The globular cementite alignment in KIS #2 is similar to Zschokke sword # 7 which had diffuse bands of elongated cementite particles. This suggests that, if etched, the sword would have had a faint Damascus pattern. This would make the sword the earliest known sword with a Damascus pattern. It is unclear if the sword was originally made with a separate handle or if the handle was a later addition, perhaps to mend a broken sword retrieved in battle. The presence of aligned cementite and the apparent Damascus pattern may explain why the tang/handle was riveted on rather than forge welded on.

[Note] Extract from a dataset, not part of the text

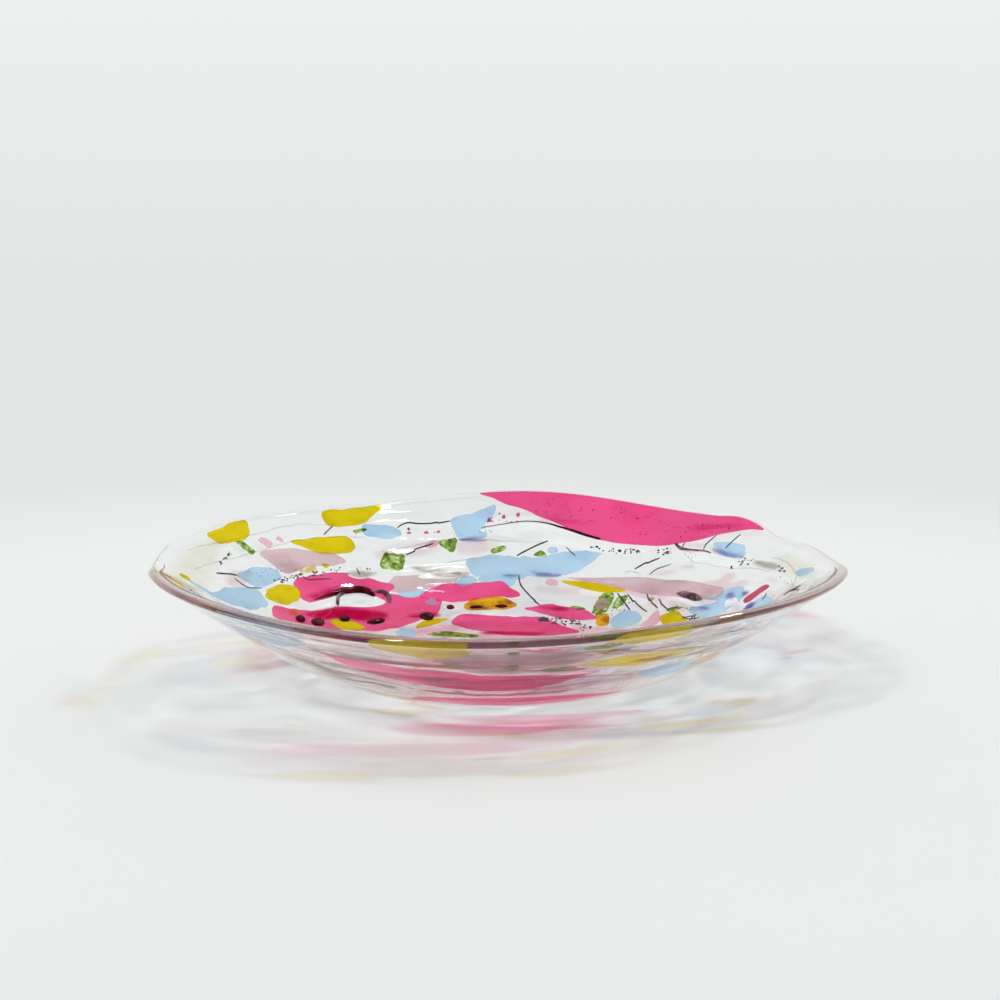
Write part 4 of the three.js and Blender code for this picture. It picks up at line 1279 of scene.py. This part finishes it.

Forge welding is the process of heating two pieces of iron/steel together to form one piece. Typically the pieces are heated to white heat, around 1300-1400 OC and then forged together (Wagner, 1993, 274). This high temperature would adversely affect the spheroidal cementite thus eliminating any Damascus pattern observed on the surface of the blade. The smith might have been aware of the affect the heat would have had on the blade and might not have had the knowledge or resources available to reproduce the pattern. It may have been easier to rivet a handle on rather than eliminating the pattern and possibly producing a blade with inferior properties.